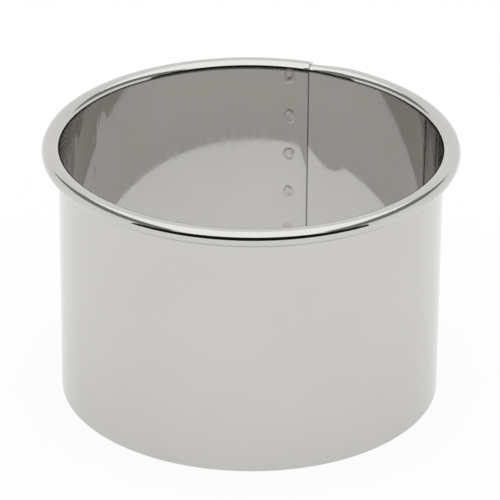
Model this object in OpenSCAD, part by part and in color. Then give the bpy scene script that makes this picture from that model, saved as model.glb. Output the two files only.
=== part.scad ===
// Round biscuit cutter: one strip of sheet steel bent into a ring, its ends lapped and
// spot welded, its top edge curled outward into a bead. The cutting edge stands on z = 0,
// Z runs up the middle of the ring, and +Y points at the row of spot welds.

/* [Band] */
// Outside diameter of the band
band_d = 70; // [50:1:110]
// Height from the cutting edge to the top of the rim
height = 49; // [30:1:80]
// Thickness of the sheet
sheet_t = 0.4; // [0.3:0.05:0.5]

/* [Rolled rim] */
// Height of the round bead
bead_h = 3; // [2.6:0.1:4]
// Radius in which the sheet leans out towards the bead
lean_r = 3; // [2.6:0.1:3.5]
// Angle through which the sheet leans out before the bead begins
lean_angle = 44; // [20:1:50]
// Clearance between the free edge of the curl and the lap behind it
edge_gap = 0.1; // [0.05:0.05:0.2]

/* [Lap seam] */
// Length around the band over which the two ends overlap
lap_w = 7.2; // [5:0.1:12]
// Clearance between the two layers of the lap
lap_gap = 0.05; // [0.03:0.01:0.08]
// Length around the band in which the outer end steps out
joggle_w = 8; // [4:0.5:16]

/* [Spot welds] */
// Diameter of a weld
weld_d = 2.6; // [1.5:0.1:4]
// Height of the lowest weld above the cutting edge
weld_bottom = 5.8; // [4:0.1:8]
// Depth of the highest weld below the top of the rim
weld_top = 2.7; // [2.7:0.1:6]
// Depth of the dent that a weld leaves in each face
weld_dent = 0.05; // [0.02:0.01:0.1]

/* [Hidden] */
weld_count = 6;
joggle_steps = 8;
$fn = 180;
curl_fn = 64;
steel = [0.78, 0.77, 0.75];
weld_steel = [0.62, 0.61, 0.59];

// The inner face of the ring, and how far the outer end stands off from the inner one
inner_r = band_d / 2 - sheet_t;
step_out = sheet_t + lap_gap;

// The sheet leans out of the wall in one wide arc and runs on into the tighter arc of the
// curl, which ends just clear of the outer layer of the lap
lean_end = 180 - lean_angle;
curl_r = bead_h / 2;
curl_z = height - curl_r;
lean_x = inner_r + lean_r;
curl_x = lean_x - (lean_r - curl_r) * cos(lean_angle);
lean_z = curl_z - (lean_r - curl_r) * sin(lean_angle);
lap_outer_x = inner_r + step_out + sheet_t;
curl_end = acos((curl_x - lap_outer_x - edge_gap) / curl_r) - 180;

// Directions around the ring, with the middle of the lap at +Y
seam_angle = 90;
lap_angle = 360 * lap_w / (PI * band_d);
inner_end = seam_angle - lap_angle / 2;
outer_end = seam_angle + lap_angle / 2;
joggle_angle = 360 * joggle_w / (PI * band_d);
joggle_start = inner_end - joggle_angle;
step_angle = joggle_angle / joggle_steps;
step_overlap = step_angle / 4;

// The strip as stretches around the ring: [start, end, how far it stands off outward].
// It starts at its inner end, runs once round, steps out and ends behind where it started.
strip = concat(
    [[inner_end, joggle_start + 360 + step_overlap, 0]],
    [for (i = [1 : joggle_steps - 1]) [
        joggle_start + step_angle * (i - 1),
        joggle_start + step_angle * i + step_overlap,
        step_out * i / joggle_steps
    ]],
    [[inner_end - step_angle, outer_end, step_out]]
);

// Heights of the welds, evenly spaced from the lowest to the highest
weld_pitch = (height - weld_top - weld_bottom) / (weld_count - 1);
function weld_z(i) = weld_bottom + weld_pitch * (i - 1);
function weld_name(i) = str("spot_weld_", i);

function polar(r, a) = r * [cos(a), sin(a)];

// A pie slice from angle a to angle b, large enough to cut a circle of radius r
module slice(r, a, b) {
    parts = ceil((b - a) / 45);
    polygon(concat([[0, 0]], [for (i = [0 : parts]) polar(2 * r, a + (b - a) * i / parts)]));
}

// A sheet of the given thickness bent to outer radius r, from angle a to angle b
module arc_sheet(r, thickness, a, b) {
    intersection() {
        difference() {
            circle(r, $fn = curl_fn);
            circle(r - thickness, $fn = curl_fn);
        }
        slice(r, a, b);
    }
}

// Section of the wall and of the lean above it, standing off outward
module wall_section(stand_off, thickness) {
    translate([inner_r + stand_off, 0]) square([thickness, lean_z]);
    translate([lean_x, lean_z]) arc_sheet(lean_r - stand_off, thickness, lean_end, 180);
}

// Section of the curl, from the end of the lean round to its free edge
module curl_section(stand_off) {
    translate([curl_x, curl_z]) arc_sheet(curl_r - stand_off, sheet_t, curl_end, lean_end);
}

// A section swept around the ring from direction a to direction b
module sweep(a, b) {
    rotate([0, 0, a]) rotate_extrude(angle = b - a) children();
}

// The core of a weld: a round bar along +Y that runs through both layers of the lap
module weld_core(i) {
    translate([0, inner_r - weld_d, weld_z(i)]) rotate([-90, 0, 0]) cylinder(d = weld_d, h = 2 * weld_d);
}

module cutting_band() {
    color(steel) difference() {
        for (s = strip) sweep(s[0], s[1]) wall_section(s[2], sheet_t);
        for (i = [1 : weld_count]) weld_core(i);
    }
}

module rolled_rim() {
    color(steel) for (s = strip) sweep(s[0], s[1]) curl_section(s[2]);
}

module spot_weld(i) {
    color(weld_steel) intersection() {
        weld_core(i);
        sweep(inner_end, outer_end) wall_section(weld_dent, sheet_t + step_out - 2 * weld_dent);
    }
}

cutting_band();
rolled_rim();
for (i = [1 : weld_count]) {
    spot_weld(i);
}
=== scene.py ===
import math
import bmesh
import bpy
from mathutils import Matrix, Vector, noise


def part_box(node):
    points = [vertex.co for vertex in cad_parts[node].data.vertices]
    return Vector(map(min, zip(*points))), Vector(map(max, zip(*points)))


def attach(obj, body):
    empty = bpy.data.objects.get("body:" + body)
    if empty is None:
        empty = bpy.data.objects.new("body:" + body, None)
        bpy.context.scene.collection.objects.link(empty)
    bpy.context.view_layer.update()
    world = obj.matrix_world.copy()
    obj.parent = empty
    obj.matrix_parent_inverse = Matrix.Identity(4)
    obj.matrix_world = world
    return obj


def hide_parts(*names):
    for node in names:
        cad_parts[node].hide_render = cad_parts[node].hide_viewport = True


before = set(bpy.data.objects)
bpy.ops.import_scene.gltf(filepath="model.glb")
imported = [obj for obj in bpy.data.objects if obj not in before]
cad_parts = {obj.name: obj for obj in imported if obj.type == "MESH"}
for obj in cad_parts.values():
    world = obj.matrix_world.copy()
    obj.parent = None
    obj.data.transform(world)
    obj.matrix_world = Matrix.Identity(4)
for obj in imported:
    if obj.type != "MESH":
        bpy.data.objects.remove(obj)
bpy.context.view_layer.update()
mm = 0.001

# The sheet and its path round the ring, in millimetres and degrees
strip = {
    "innerRadius": 34.6,
    "sheet": 0.4,
    "seam": 90.0,          # the middle of the lap
    "lapAngle": 11.79,
    "joggleAngle": 13.1,
    "stepOut": 0.45,       # how far the outer layer stands off behind the inner one
    "outOfRound": 0.05,
    "ovalTurn": 0.7,       # which way the oval lies, in radians
    "waviness": 0.015,
    "wavesRound": 3.2,
    "waveHeight": 11,
    "endLift": 0.14,       # the sheared inner end springs a little off the layer behind it
    "liftAngle": 2.6,
    "crease": 38,          # an edge sharper than this stays an edge in the shading
}


def smooth(x):
    x = min(max(x, 0), 1)
    return x * x * (3 - 2 * x)


def newObject(name, bm, material):
    mesh = bpy.data.meshes.new(name)
    bm.to_mesh(mesh)
    bm.free()
    mesh.materials.append(material)
    piece = bpy.data.objects.new(name, mesh)
    bpy.context.scene.collection.objects.link(piece)
    return piece


def sharpenCreases(bm, degrees):
    for face in bm.faces:
        face.smooth = True
    for edge in bm.edges:
        if len(edge.link_faces) == 2:
            edge.smooth = edge.calc_face_angle(0) < math.radians(degrees)


# The last turn of the strip stands off behind its start
def standOff(turn):
    return strip["stepOut"] * smooth((turn - 360 + strip["joggleAngle"]) / strip["joggleAngle"])


# Camera, where the photograph was taken from
shot = {
    "azimuth": 12.05, "elevation": 27.11, "roll": 0.46, "distance": 700.0,
    "aimSide": -0.06, "aimHeight": 26.67, "lens": 273.96, "sensor": 36.0, "clipEnd": 20,
}


def placeCamera():
    azimuth = math.radians(shot["azimuth"])
    elevation = math.radians(shot["elevation"])
    roll = math.radians(shot["roll"])
    right = Vector((math.cos(azimuth), math.sin(azimuth), 0))
    away = Vector((math.sin(azimuth), -math.cos(azimuth), 0))
    back = away * math.cos(elevation) + Vector((0, 0, math.sin(elevation)))
    up = back.cross(right)
    side = right * math.cos(roll) + up * math.sin(roll)
    top = up * math.cos(roll) - right * math.sin(roll)
    aim = (right * shot["aimSide"] + Vector((0, 0, shot["aimHeight"]))) * mm
    data = bpy.data.cameras.new("camera")
    data.lens = shot["lens"]
    data.sensor_width = shot["sensor"]
    data.clip_end = shot["clipEnd"]
    camera = bpy.data.objects.new("camera", data)
    turn = Matrix((side, top, back)).transposed().to_4x4()
    camera.matrix_world = Matrix.Translation(aim + back * shot["distance"] * mm) @ turn
    bpy.context.scene.collection.objects.link(camera)
    bpy.context.scene.camera = camera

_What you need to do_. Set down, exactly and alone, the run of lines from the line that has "translate([0, inner_r - weld_d, weld_z(i)])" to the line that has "if empty is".

_The completed task_.
    translate([0, inner_r - weld_d, weld_z(i)]) rotate([-90, 0, 0]) cylinder(d = weld_d, h = 2 * weld_d);
}

module cutting_band() {
    color(steel) difference() {
        for (s = strip) sweep(s[0], s[1]) wall_section(s[2], sheet_t);
        for (i = [1 : weld_count]) weld_core(i);
    }
}

module rolled_rim() {
    color(steel) for (s = strip) sweep(s[0], s[1]) curl_section(s[2]);
}

module spot_weld(i) {
    color(weld_steel) intersection() {
        weld_core(i);
        sweep(inner_end, outer_end) wall_section(weld_dent, sheet_t + step_out - 2 * weld_dent);
    }
}

cutting_band();
rolled_rim();
for (i = [1 : weld_count]) {
    spot_weld(i);
}
=== scene.py ===
import math
import bmesh
import bpy
from mathutils import Matrix, Vector, noise


def part_box(node):
    points = [vertex.co for vertex in cad_parts[node].data.vertices]
    return Vector(map(min, zip(*points))), Vector(map(max, zip(*points)))


def attach(obj, body):
    empty = bpy.data.objects.get("body:" + body)
    if empty is None:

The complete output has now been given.